:: Supplied information ::
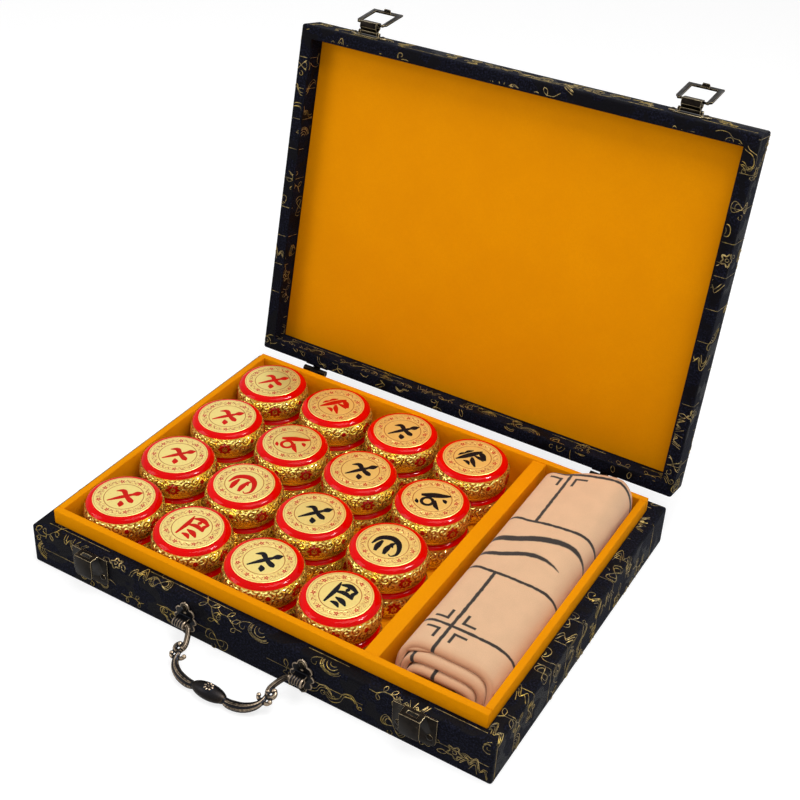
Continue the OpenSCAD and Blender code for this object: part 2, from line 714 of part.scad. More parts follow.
base_shell();
base_bottom();
liner_front();
liner_back();
liner_left();
liner_right();
tray_divider();
token_tray_floor();
mat_tray_floor();
lid_shell();
lid_lining();
hinge_base_leaves();
hinge_lid_leaves();
hinge_pins();
hinge_screws_base();
hinge_screws_lid();
latch_keepers();
keeper_screws();
latch_plates();
latch_plate_screws();
latch_lever_left();
latch_lever_right();
latch_loop_left();
latch_loop_right();
handle_bail();
handle_mounts();
handle_nails();
playing_mat();
for (t = TOKENS) token(t[1], t[2], t[3], t[4]);
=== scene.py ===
"""Looks of a cloth-covered chess case with its metalwork, turned tokens and rolled cloth mat."""

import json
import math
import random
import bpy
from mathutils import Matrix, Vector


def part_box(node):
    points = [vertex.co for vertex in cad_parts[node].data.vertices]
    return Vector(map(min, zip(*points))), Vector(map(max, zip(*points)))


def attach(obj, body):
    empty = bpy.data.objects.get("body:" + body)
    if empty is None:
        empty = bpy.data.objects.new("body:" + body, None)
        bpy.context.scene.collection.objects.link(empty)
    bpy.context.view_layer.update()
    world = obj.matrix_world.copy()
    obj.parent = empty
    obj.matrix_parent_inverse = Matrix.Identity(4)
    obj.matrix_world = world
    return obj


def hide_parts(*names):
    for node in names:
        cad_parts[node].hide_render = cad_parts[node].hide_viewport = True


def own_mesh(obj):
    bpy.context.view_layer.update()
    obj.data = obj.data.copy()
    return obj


bl_info = {
    "name": "Chess Case Looks",
    "version": (1, 0, 0),
    "blender": (4, 5, 0),
    "location": "View3D > Sidebar > Chess Case",
    "description": "Dresses a brocade chess case, its aged bronze, gilt tokens and rolled mat",
    "category": "Object",
}

import bmesh
import bpy
import numpy as np
from bpy.props import FloatProperty, FloatVectorProperty, IntProperty, PointerProperty
from mathutils import Matrix, Vector, noise

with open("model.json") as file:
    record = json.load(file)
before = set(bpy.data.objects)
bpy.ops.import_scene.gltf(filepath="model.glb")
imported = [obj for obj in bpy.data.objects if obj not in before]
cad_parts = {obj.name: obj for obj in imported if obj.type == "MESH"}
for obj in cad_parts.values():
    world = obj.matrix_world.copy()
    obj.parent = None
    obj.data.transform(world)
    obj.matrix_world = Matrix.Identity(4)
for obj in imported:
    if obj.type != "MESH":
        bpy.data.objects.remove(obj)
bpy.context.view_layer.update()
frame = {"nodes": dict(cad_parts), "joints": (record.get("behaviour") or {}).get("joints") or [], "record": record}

MM = 0.001
# Points of a mesh nearer than this are one point
WELD = 0.002 * MM
JOINTS = {joint["name"]: joint for joint in frame["joints"]}
BODIES = frame["record"]["behaviour"]["bodies"]
HINGE = Vector(JOINTS["lid_hinge"]["pos_m"])
OPEN_ANGLE = math.radians(-JOINTS["lid_hinge"]["range_deg"][0])
# Turns the closed lid about its hinge to where it stands open, and back
OPENED = Matrix.Translation(HINGE) @ Matrix.Rotation(-OPEN_ANGLE, 4, "X") @ Matrix.Translation(-HINGE)
CLOSED = OPENED.inverted()


def colour(code):
    """The linear colour of a hex code such as #1d1d2b."""
    parts = [int(code[i : i + 2], 16) / 255 for i in (1, 3, 5)]
    return tuple(c / 12.92 if c <= 0.04045 else ((c + 0.055) / 1.055) ** 2.4 for c in parts)


def shade(name, description, code):
    """A colour property whose default is a hex code."""
    return FloatVectorProperty(name=name, description=description, subtype="COLOR",
                               min=0, max=1, default=colour(code))


def size(name, description, millimetres):
    """A length property whose default is given in millimetres."""
    return FloatProperty(name=name, description=description, subtype="DISTANCE",
                         unit="LENGTH", precision=5, default=millimetres * MM)


def number(name, description, default, low=-1e6):
    """A property for a plain number that has a least value."""
    return FloatProperty(name=name, description=description, default=default, min=low)


def power(name, description, watts):
    """A property for the power of a lamp."""
    return FloatProperty(name=name, description=description, subtype="POWER", default=watts, min=0)


def times(tint, factor):
    """A colour made darker or lighter."""
    return tuple(part * factor for part in tint)


class CaseLooks(bpy.types.PropertyGroup):
    """Cloth, gold thread and board lining of the case"""
    wall: size("Wall", "Thickness of the covered wall boards", 8)
    edge: size("Cloth edge", "Rounding of the cloth over the boards' outer edges", 1.5)
    inner_edge: size("Inner edge", "Rounding of the cloth over the boards' inner edges", 0.6)
    board_edge: size("Board edge", "Rounding of the lined boards' edges", 0.5)
    thread: size("Thread", "Thickness of the gold thread", 0.6)
    thread_sink: size("Thread sink", "Depth of the thread's middle under the cloth", 0.17)
    rim_gap: size("Rim gap", "How far the cloth lies back from the faces where lid and base meet", 0.15)
    motif_pitch: size("Motif pitch", "Distance from one woven motif to the next", 15.0)
    rule_pitch: size("Rule pitch", "Distance from one straight woven rule to the next", 19)
    seed: IntProperty(name="Seed", description="Chooses the layout of the motifs", default=11, min=0)
    navy: shade("Navy", "Colour of the cloth's ground", "#11121e")
    satin: shade("Satin", "Colour of the cloth's darker figures", "#060508")
    gold: shade("Gold", "Colour of the gold thread", "#c6a850")
    lining: shade("Lining", "Colour of the lined boards", "#e99300")


class MetalLooks(bpy.types.PropertyGroup):
    """Aged bronze of the hinges, latches and handle"""
    edge: size("Edge", "Rounding of the stamped sheet's edges", 0.22)
    petal: size("Petal", "Half width of a petal of the flower on the grip", 0.72)
    grip_half: size("Grip half", "Half the length of the plump grip", 10.5)
    grip_depth: size("Grip depth", "Half the depth of the plump grip", 4.6)
    grip_rise: size("Grip rise", "Half the height of the plump grip", 3.9)
    cast_grain: size("Cast grain", "Size of the facets from which the cast handle is smoothed", 0.3)
    dark: shade("Dark", "Colour of the aged bronze", "#1f1913")
    bright: shade("Bright", "Colour of the bronze where it is rubbed bright", "#c8b48c")
    pewter: shade("Pewter", "Colour of the handle's rubbed ridges", "#978672")
    blue: shade("Blue", "Colour of the handle's darkened hollows", "#1a1b20")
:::
▸ **Task directions**
In the listing above, locate the line with "latch_plate_screws();" and the line with "obj.data = obj.data.copy()", then extract exactly those lines and every line between them, and nothing more.

▸ **Worked answer**
latch_plate_screws();
latch_lever_left();
latch_lever_right();
latch_loop_left();
latch_loop_right();
handle_bail();
handle_mounts();
handle_nails();
playing_mat();
for (t = TOKENS) token(t[1], t[2], t[3], t[4]);
=== scene.py ===
"""Looks of a cloth-covered chess case with its metalwork, turned tokens and rolled cloth mat."""

import json
import math
import random
import bpy
from mathutils import Matrix, Vector


def part_box(node):
    points = [vertex.co for vertex in cad_parts[node].data.vertices]
    return Vector(map(min, zip(*points))), Vector(map(max, zip(*points)))


def attach(obj, body):
    empty = bpy.data.objects.get("body:" + body)
    if empty is None:
        empty = bpy.data.objects.new("body:" + body, None)
        bpy.context.scene.collection.objects.link(empty)
    bpy.context.view_layer.update()
    world = obj.matrix_world.copy()
    obj.parent = empty
    obj.matrix_parent_inverse = Matrix.Identity(4)
    obj.matrix_world = world
    return obj


def hide_parts(*names):
    for node in names:
        cad_parts[node].hide_render = cad_parts[node].hide_viewport = True


def own_mesh(obj):
    bpy.context.view_layer.update()
    obj.data = obj.data.copy()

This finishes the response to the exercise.